As reported in Eater SF, grants are designed to equal and establishment's "pandemic-related revenue loss" but the calculation hinges on how long a location has been open. Venues that were open all of 2019 have relatively simple math: subtract the smaller 2020 gross receipts from their larger 2019 gross receipts. That subtracted amount is what the establishment can expect in grants. Locations that were only open part of 2019 will need to subtract the 2020 gross receipts from a pre-pandemic average of monthly receipts. Luckily, venues that have not opened yet but have still racked up expenses from the pandemic, are elligible. These locations will subtract their eligible expenses (payroll, rent, construction for outdoor seating) from all gross receipts.
Fewer Spending Restrictions
As opposed to the PPP loans which had specified spending restrictions, these grants do not. The money from the RRF can be spent on any expenses that the SBA “determines to be essential to maintaining the eligible entity." What that means in practice is: payroll (including health care), rent and utilities, mortgage obligations (including principal and interest), outdoor dining builds and other construction costs, supplier costs, operational expenses and paid sick leave.
Additionally, restaurants can use the funds to pay off business credit cards, third-party delivery commissions, unforgiven portions of PPP loans, propane for food trucks, and insurance for food truck vehicles the SBA said during various town halls on the program.
In contrast with PPP loans, restaurants that have not officially opened but have still incurred losses due to the pandemic, are still eligible for the RRF. Another key difference between the two is that RRF money can be spent on the mortgage pricinpal where PPP money could only be spent on the mortgage interest and restaurants can use the money to pay suppliers, something that was not guranteed with PPP money.
RRF money can also be used to pay property taxes.
The only thing businesses can't spend the money on is expansion.
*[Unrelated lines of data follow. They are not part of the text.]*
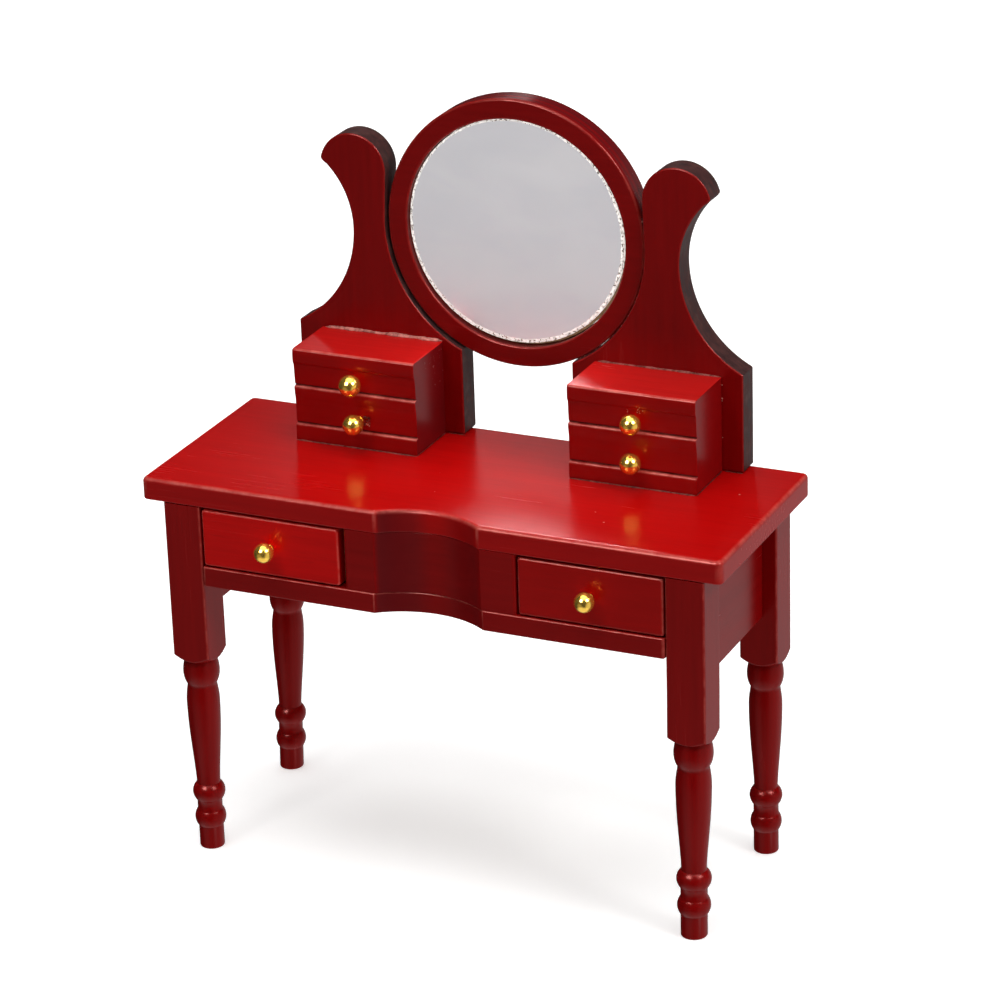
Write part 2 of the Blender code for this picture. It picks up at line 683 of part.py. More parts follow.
def build_mirror():
    """The ring, backing disc, mirror disc and two pins, which turn about the pins."""
    pivot = pivot_empty("mirror_pivot", at_depth(UPPER_SHIFT, PIVOT_DEPTH, MIRROR_Z))
    towards_sitter = (0, -1, 0)
    half = RING_THICKNESS / 2
    soft = RING_EDGE_ROUND
    small = soft * (1 - math.sqrt(0.5))
    ring_profile = [
        (RING_INNER + soft, half),
        (RING_OUTER - soft, half),
        (RING_OUTER - small, half - small),
        (RING_OUTER, half - soft),
        (RING_OUTER, -half + soft),
        (RING_OUTER - soft, -half),
        (RING_INNER, -half),
        (RING_INNER, half - soft),
        (RING_INNER + small, half - small),
    ]
    ring = turned("mirror_frame", ring_profile, MIRROR_STEPS, closed=True)
    lay_axis(ring, towards_sitter)
    ring.location = pivot.location
    for side in (LEFT, RIGHT):
        rim = pivot.location + Vector((side * RING_OUTER, 0, 0))
        bore(ring, rim, (-side, 0, 0), PIN_RADIUS + PIN_PLAY, PIN_IN_RING + GLUE_LINE)
    finish_piece(ring, DARK_STAIN, parent=pivot)

    glass_front = half - GLASS_SET_BACK
    glass_rear = glass_front - GLASS_THICKNESS
    glass_profile = [
        (0, glass_front),
        (GLASS_RADIUS - GLASS_CHAMFER, glass_front),
        (GLASS_RADIUS, glass_front - GLASS_CHAMFER / 2),
        (GLASS_RADIUS, glass_rear),
        (0, glass_rear),
    ]
    glass = turned("mirror_glass", glass_profile, MIRROR_STEPS)
    lay_axis(glass, towards_sitter)
    # The disc sits high in the ring, which leaves an open crescent below it.
    glass.location = pivot.location + Vector((0, 0, GLASS_RAISE))
    finish_piece(glass, SILVERED, 0.05, 1.0, pivot)

    back_front = glass_rear - GLUE_LINE
    back_rear = back_front - BACK_THICKNESS
    back_profile = [(0, back_front), (BACK_RADIUS, back_front), (BACK_RADIUS, back_rear), (0, back_rear)]
    back = turned("mirror_back", back_profile, MIRROR_STEPS)
    lay_axis(back, towards_sitter)
    back.location = pivot.location
    finish_piece(back, BARE_WOOD, 0.6, parent=pivot)

    pin_start = RING_OUTER - PIN_IN_RING
    pin_end = RING_OUTER + NOTCH_GAP + PIN_IN_UPRIGHT
    pin_profile = [(0, pin_end), (PIN_RADIUS, pin_end), (PIN_RADIUS, pin_start), (0, pin_start)]
    for side in (LEFT, RIGHT):
        pin = turned(f"pivot_pin_{SIDE_NAMES[side]}", pin_profile, PIN_STEPS)
        lay_axis(pin, (side, 0, 0))
        pin.location = pivot.location
        finish_piece(pin, BRASS, 0.2, 1.0, pivot)


def build_dressing_table():
    build_tabletop()
    build_front()
    build_carcase()
    build_leg(LEFT, "front", 0)
    build_leg(RIGHT, "front", 0, FRONT_RIGHT_LEAN, FRONT_RIGHT_STOUTNESS)
    build_leg(LEFT, "rear", REAR_LEG_DEPTH, REAR_LEFT_LEAN)
    build_leg(RIGHT, "rear", REAR_LEG_DEPTH)
    for side in (LEFT, RIGHT):
        build_drawer(side)
        build_cabinet(side)
        build_upright(side)
    build_mirror()


build_dressing_table()
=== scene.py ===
"""Dolls-house dressing table in red lacquer: the visual pieces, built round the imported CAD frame.

Metres, +Z up, +X to the sitter's right, -Y towards the sitter, as in the frame.
"""

import json
import math
import random

import bmesh
import bpy
from mathutils import Matrix, Vector, noise

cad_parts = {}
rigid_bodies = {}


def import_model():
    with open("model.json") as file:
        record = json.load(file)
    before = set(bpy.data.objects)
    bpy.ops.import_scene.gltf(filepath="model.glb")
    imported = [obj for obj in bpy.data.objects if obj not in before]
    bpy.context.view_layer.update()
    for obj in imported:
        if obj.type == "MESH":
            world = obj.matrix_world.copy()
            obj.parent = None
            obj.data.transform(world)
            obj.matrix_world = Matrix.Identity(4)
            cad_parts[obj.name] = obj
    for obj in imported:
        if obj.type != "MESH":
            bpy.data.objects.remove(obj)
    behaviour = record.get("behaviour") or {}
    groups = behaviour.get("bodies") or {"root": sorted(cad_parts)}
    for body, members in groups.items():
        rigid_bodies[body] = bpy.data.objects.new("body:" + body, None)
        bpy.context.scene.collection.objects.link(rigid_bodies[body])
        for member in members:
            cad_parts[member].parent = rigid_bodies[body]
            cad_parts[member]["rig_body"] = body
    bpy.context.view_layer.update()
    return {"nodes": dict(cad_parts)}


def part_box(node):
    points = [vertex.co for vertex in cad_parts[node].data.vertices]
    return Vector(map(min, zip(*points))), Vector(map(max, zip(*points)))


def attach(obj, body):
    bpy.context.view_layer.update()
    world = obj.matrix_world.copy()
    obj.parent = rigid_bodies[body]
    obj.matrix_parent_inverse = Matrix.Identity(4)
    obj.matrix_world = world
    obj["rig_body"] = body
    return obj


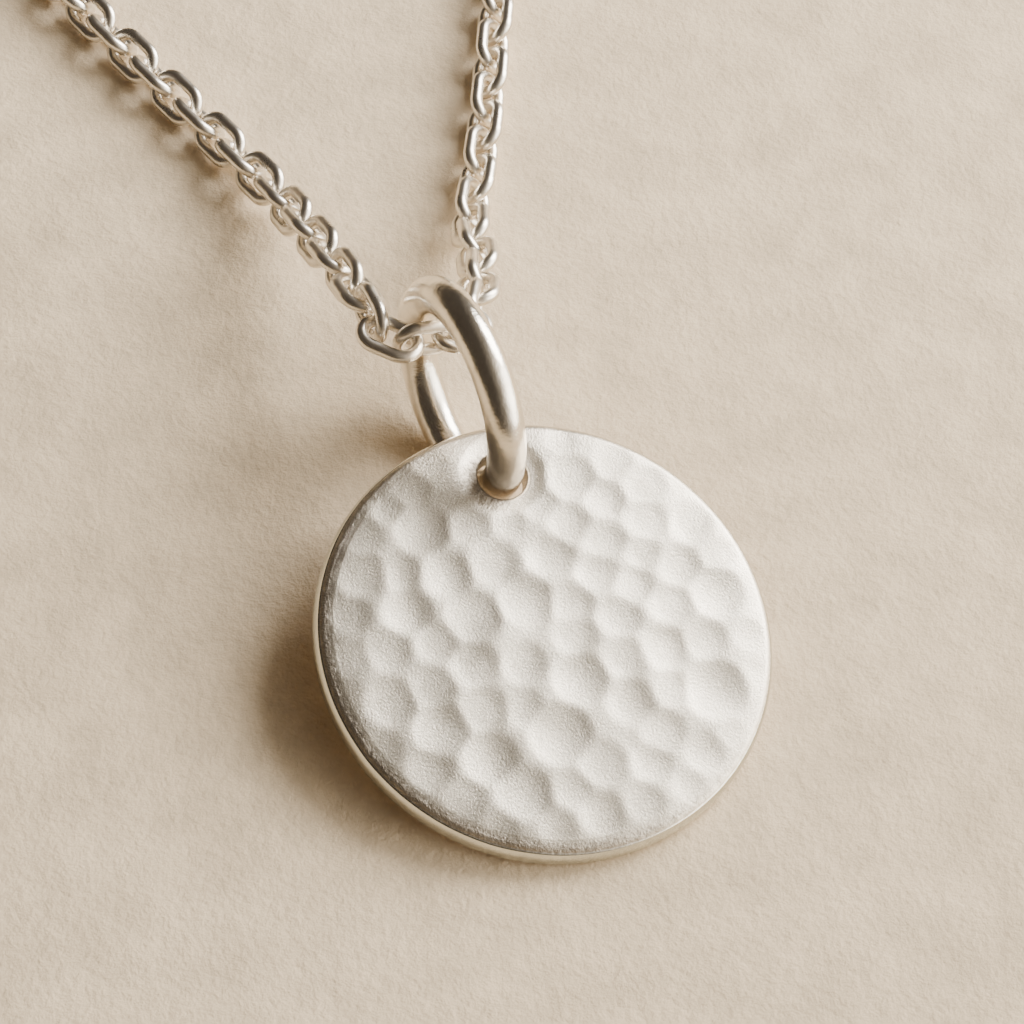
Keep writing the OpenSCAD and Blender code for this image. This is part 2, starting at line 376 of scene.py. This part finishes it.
def scratch_group():
    """Fine scratches in two directions, their width in mm, as a height."""
    name = "fine scratches"
    if name in bpy.data.node_groups:
        return bpy.data.node_groups[name]
    ins = [("Width", "NodeSocketFloat", 0.04), ("Stretch", "NodeSocketFloat", 14.0)]
    tree, given, result = new_group(name, ins, [("Height", "NodeSocketFloat")])
    place = add(tree.nodes, "ShaderNodeTexCoord").outputs["Object"]
    scale = math_node(tree, "DIVIDE", 1 / MM, given.outputs["Width"])
    squeezed = math_node(tree, "DIVIDE", scale, given.outputs["Stretch"])
    heights = []
    for turn in SCRATCH_TURNS:
        turned = add(tree.nodes, "ShaderNodeVectorRotate", rotation_type="EULER_XYZ")
        put(turned, "Rotation", (turn, 0.3 * turn, 1.7 * turn))
        tree.links.new(place, turned.inputs["Vector"])
        size = add(tree.nodes, "ShaderNodeCombineXYZ")
        tree.links.new(scale, size.inputs["X"])
        tree.links.new(scale, size.inputs["Y"])
        tree.links.new(squeezed, size.inputs["Z"])
        stretched = add(tree.nodes, "ShaderNodeVectorMath", operation="MULTIPLY")
        tree.links.new(turned.outputs["Vector"], stretched.inputs[0])
        tree.links.new(size.outputs["Vector"], stretched.inputs[1])
        lines = noise_node(tree, stretched.outputs["Vector"], 1, 2)
        heights.append(lines.outputs["Fac"])
    tree.links.new(math_node(tree, "ADD", *heights), result.inputs["Height"])
    return tree


def new_material(name):
    """A material with its nodes cleared, a metal shader and its output."""
    material = bpy.data.materials.new(name)
    material.use_nodes = True
    nodes, links = clear_nodes(material.node_tree)
    shader = add(nodes, "ShaderNodeBsdfPrincipled")
    output = add(nodes, "ShaderNodeOutputMaterial")
    links.new(shader.outputs["BSDF"], output.inputs["Surface"])
    return material, material.node_tree, shader


def bump(tree, shader, height, strength, distance):
    """Gives a shader a relief."""
    node = add(tree.nodes, "ShaderNodeBump")
    put(node, "Strength", strength)
    put(node, "Distance", distance)
    tree.links.new(height, node.inputs["Height"])
    tree.links.new(node.outputs["Normal"], shader.inputs["Normal"])


def clamp01(tree, value):
    """A value kept between 0 and 1."""
    node = add(tree.nodes, "ShaderNodeClamp")
    tree.links.new(value, node.inputs["Value"])
    return node.outputs["Result"]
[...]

While a location can spend the RRF money on updating outdoor seating they cannot use the money to open a new location.
There are a number of ineligible restaurants including those that have permamnently closed, publicly traded companies (although franchises are eligible), a restaurant group with more than 20 locations, locations that have received the shuttered venue operators grant, locations that have filed Chapter 7 bankruptcy or liquidated under Chapter 11 and hotel restaurants without an employee identification number.
Additionally, the wide net cast for applicants likely means that the allotted money will go quickly, compounding that with the fact that the first three weeks required qualified applications and it's likely that the money will run out quickly.
In a town hall in April, SBA associate administrator Julie Verratti seemed optimistic that the fund would be replenished, similar to the numerous replenishments of the PPP loans, despite it's likey quick allotment.
“I do think this money will be expended quickly,” she said during the town hall. To make matters worse, those comments were made before the total sum of money was whittled down to $28.6 billion rather than the initial $120 billion asked for the fund.
Senate Majority Leader Chuck Schumer has indicated that the fund would be replinshed when it runs out, but such a statement is much more of a hopeful promise than a gurantee. If the Democrats loose their majority in the midterm elections, that fund will likely stay dry, leaving thousands of restaurants high and dry.